"RUMBLE thy bellyful" King Lear enjoins the storm: "Spit fire! Spout rain!" - and thereby hangs a tale. The most noticeable characteristic of a peal of thunder is its long rumbling roll, and yet the phenomenon originates from an almost instantaneous flash of lightning. Why, one might wonder, it is not just a single, short, sharp clap?
The very sudden rise in temperature accompanying a lightning stroke causes the air in the immediate vicinity of the incandescent channel to expand rapidly. This expansion causes a compression wave that has all the characteristics of a common sound wave, and which travels outwards radically from the flash. We hear it as a peal of thunder, but unlike the light which travels almost instantaneously, the sound wave moves through the atmosphere at a mere 700 mph; it takes five seconds to travel every mile.
Now imagine, if you can, a stroke of lightning a mile or two away, stretching vertically from a high cloud down to the ground below. The explosive expansion of the air resulting in the thunder occurs almost simultaneously at all points along the lightning path. But the resulting sound waves travel, relatively speaking, rather slowly; those from the lowest end of the channel will reach you first, because it is the closest; the waves from the top of the channel, just underneath the cloud, have further to travel, and will take significantly longer.
If the sound from the bottom of a lightning stroke reaches you in, say, 12 seconds, that from the top may not arrive for 15. In between, each segment of the stroke makes its own contribution to the train of sound waves reaching a listener's ears, and the result is a continuous peal some three seconds long. And it may also happen that echoes reflected from the surrounding landscape may extend the rumbling sound still more.

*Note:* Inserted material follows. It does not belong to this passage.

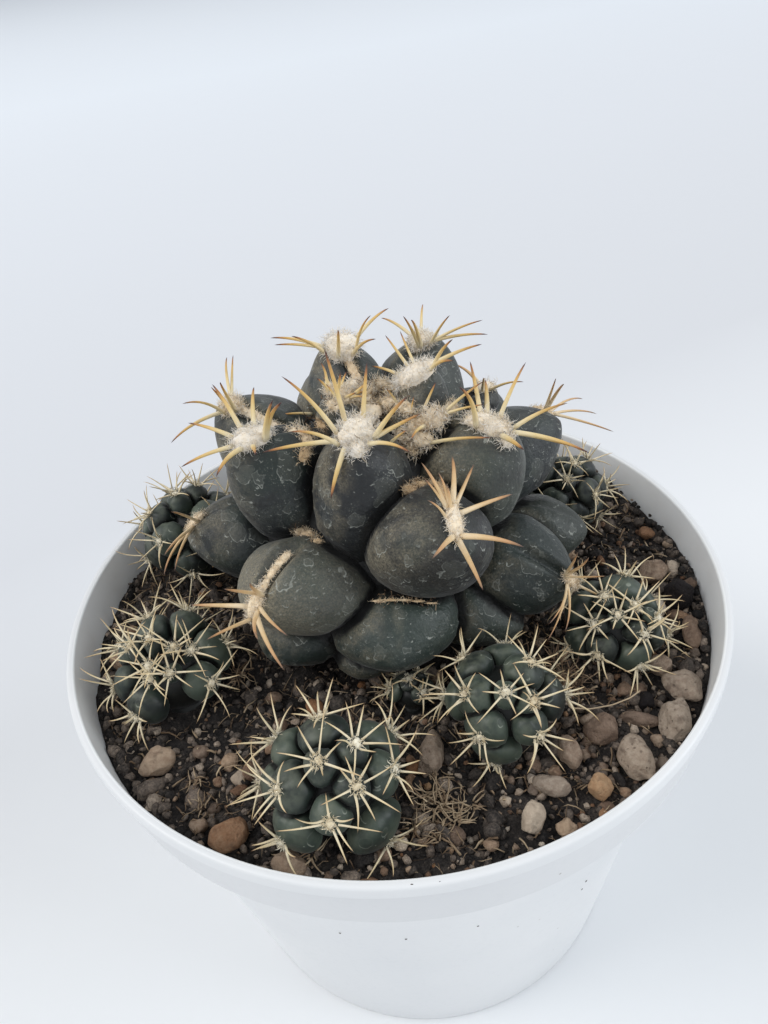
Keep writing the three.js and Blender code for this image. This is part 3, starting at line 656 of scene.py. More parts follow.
def faceted(base, rng, count, planes, depth):
    """The share of the radius that is left where planes at about a depth cut unit balls."""
    normals = unit(rng.normal(size=(count, planes, 3)))
    facing = np.einsum("vk,cpk->cvp", base, normals)
    reach = depth * rng.uniform(0.88, 1.12, (count, 1, planes))
    return np.minimum(1, np.min(reach / np.maximum(facing, 0.3), axis=-1))


def add_lumps(heap, places, halves, ways, level, bumps, seed, planes=0, **values):
    """Uneven balls: a place, three half-sizes and a turn about Z and about X for each."""
    base, faces = ball(level)
    count = len(places)
    salt = np.arange(count)[:, None, None] * 7.3
    swell = 1 + bumps * rough(base[None] * 1.3 + salt, 1, seed)
    if planes:
        swell = swell * faceted(base, np.random.default_rng(seed), count, planes, 0.78)
    local = base[None] * swell[..., None] * halves[:, None]
    cx, sx, cz, sz = np.cos(ways[:, 1]), np.sin(ways[:, 1]), np.cos(ways[:, 0]), np.sin(ways[:, 0])
    x, y, z = np.moveaxis(local, -1, 0)
    y, z = y * cx[:, None] - z * sx[:, None], y * sx[:, None] + z * cx[:, None]
    x, y = x * cz[:, None] - y * sz[:, None], x * sz[:, None] + y * cz[:, None]
    points = np.stack((x, y, z), axis=-1) + places[:, None]
    offset = (np.arange(count) * len(base))[:, None, None]
    heap.add(points, [(faces[None] + offset).reshape(-1, 3)], **repeated(values, count, len(base)))


# Materials


class Finish:
    """A material written as calls that each make a node."""

    def __init__(self, name):
        self.material = bpy.data.materials.new(name)
        self.material.use_nodes = True
        self.tree = self.material.node_tree
        self.tree.nodes.clear()
        self.place = self.node("ShaderNodeTexCoord").outputs["Object"]

    def node(self, kind, inputs=None, **settings):
        """A new node, with its inputs linked or set."""
        made = self.tree.nodes.new(kind)
        for key, value in settings.items():
            setattr(made, key, value)
        for key, value in (inputs or {}).items():
            if isinstance(value, bpy.types.NodeSocket):
                self.tree.links.new(value, made.inputs[key])
            else:
                made.inputs[key].default_value = value
        return made

    def math(self, operation, a, b=0.0, clamp=False):
        return self.node("ShaderNodeMath", {0: a, 1: b}, operation=operation, use_clamp=clamp).outputs[0]

    def vector(self, operation, inputs):
        return self.node("ShaderNodeVectorMath", inputs, operation=operation)

    def plus(self, a, b, clamp=False):
        return self.math("ADD", a, b, clamp)

    def minus(self, a, b):
        return self.math("SUBTRACT", a, b)

    def times(self, a, b, clamp=False):
        return self.math("MULTIPLY", a, b, clamp)

    def most(self, a, b):
        return self.math("MAXIMUM", a, b)

    def value(self, name):
        """A value that the mesh has at its points."""
        return self.node("ShaderNodeAttribute", attribute_name=name).outputs["Fac"]

    def noise(self, size, detail=3, at=None, roughness=0.55):
        """Noise from 0 to 1 with features of a size in millimetres."""
        inputs = {"Vector": at or self.place, "Scale": 1 / (size * MM)}
        inputs.update({"Detail": detail, "Roughness": roughness})
        return self.node("ShaderNodeTexNoise", inputs).outputs["Fac"]

    def warped(self, size, reach):
        """The place, shifted about by noise of a size, by up to about half of reach."""
        inputs = {"Vector": self.place, "Scale": 1 / (size * MM), "Detail": 2}
        colour = self.node("ShaderNodeTexNoise", inputs).outputs["Color"]
        scaled = self.vector("SCALE", {0: colour, "Scale": reach * MM}).outputs[0]
        return self.vector("ADD", {0: self.place, 1: scaled}).outputs[0]

    def cells(self, size, at=None):
        """Distance from the middle of the nearest cell, as a share of its size, and a value for each cell."""
        made = self.node("ShaderNodeTexVoronoi", {"Vector": at or self.place, "Scale": 1 / (size * MM)})
        red = self.node("ShaderNodeSeparateColor", {0: made.outputs["Color"]}).outputs[0]
        return made.outputs["Distance"], red

    def facing(self, way, vector=None):
        """How far the surface faces a way, from -1 to 1, or else how far a vector goes along it."""
        normal = vector or self.node("ShaderNodeNewGeometry").outputs["Normal"]
        length = sum(x * x for x in way) ** 0.5
        unit_way = tuple(x / length for x in way)
        return self.vector("DOT_PRODUCT", {0: normal, 1: unit_way}).outputs["Value"]

    def rings(self, size, radius, half, at, wanted, least):
        """Thin broken rings of uneven sizes in some cells, and their discs. A ring is clearest in its lower
        part, pale scale drawn as a painted highlight on a dimple's lower rim.
        """
        made = self.node("ShaderNodeTexVoronoi", {"Vector": at, "Scale": 1 / (size * MM)})
        distance = made.outputs["Distance"]
        lots = self.node("ShaderNodeSeparateColor", {0: made.outputs["Color"]}).outputs
        chosen = self.step(lots[0], 1 - wanted, 1.02 - wanted)
        offset = self.vector("SUBTRACT", {0: made.outputs["Position"], 1: at}).outputs[0]
        drop = self.vector("DOT_PRODUCT", {0: offset, 1: PHOTO_UP}).outputs["Value"]
        # Painted highlight: a ring shows most on its lower side, as light on a dimple's lower rim.
        low = self.step(drop, 0.02 * size * MM, 0.24 * size * MM)
        low = self.plus(self.times(low, 1 - least), least)
        reach = self.plus(self.times(lots[1], radius), radius * 0.45)
        away = self.math("ABSOLUTE", self.minus(distance, reach))
        ring = self.times(self.step(away, half, half * 0.3), low)
        ring = self.times(ring, self.step(self.noise(size * 0.45, 2), 0.36, 0.5))
        disc = self.step(self.math("DIVIDE", distance, reach), 1, 0.86)
        return self.times(ring, chosen), self.times(disc, chosen)

    def step(self, value, low, high):
        """0 below low and 1 above high. With high below low it falls."""
        inputs = {"Value": value, "From Min": low, "From Max": high}
        return self.node("ShaderNodeMapRange", inputs, interpolation_type="SMOOTHSTEP").outputs[0]

    def mix(self, factor, a, b):
        """Colour a, or b where the factor is 1."""
        made = self.node("ShaderNodeMix", data_type="RGBA")
        for socket, value in zip((made.inputs[0], made.inputs[6], made.inputs[7]), (factor, a, b)):
            if isinstance(value, bpy.types.NodeSocket):
                self.tree.links.new(value, socket)
            elif isinstance(value, tuple):
                socket.default_value = tint(value)
            else:
                socket.default_value = value
        return made.outputs[2]

    def ramp(self, value, stops):
        """A colour from stops of (place, colour)."""
        made = self.node("ShaderNodeValToRGB", {0: value})
        elements = made.color_ramp.elements
        while len(elements) < len(stops):
            elements.new(1)
        for element, (place, colour) in zip(elements, stops):
            element.position = place
            element.color = tint(colour)
        return made.outputs[0]

    def bump(self, height, depth, under=None):
        """A bump of a depth in millimetres."""
        inputs = {"Height": height, "Distance": depth * MM, "Strength": 1.0}
        if under:
            inputs["Normal"] = under
        return self.node("ShaderNodeBump", inputs).outputs[0]

    def finish(self, colour, roughness, normal=None, **extra):
        """The material, once its shader has a colour, a roughness and other inputs."""
        inputs = {"Base Color": colour, "Roughness": roughness}
        if normal:
            inputs["Normal"] = normal
        inputs.update({key.replace("_", " "): value for key, value in extra.items()})
        shader = self.node("ShaderNodeBsdfPrincipled", inputs)
        self.node("ShaderNodeOutputMaterial", {"Surface": shader.outputs[0]})
        return self.material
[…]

Further acoustic complications are often introduced by confusion as to where the sound is coming from when thunder may seem almost to move in circles around the listener. But Nature does not engage in such gymnastics; thunderstorms generally follow a reasonably straight track, guided by the prevailing winds in the upper levels of the atmosphere. A large thunderstorm, however, may consist of several "thunder cells", each an independent zone of thundery activity within a single storm. It may happen that one cell may travel past an observer, only to be followed shortly afterwards by another heading in the same direction. This orderly procession, with each cell sounding off at different times, produces the illusion of the oscillating or rotating, thunderstorm.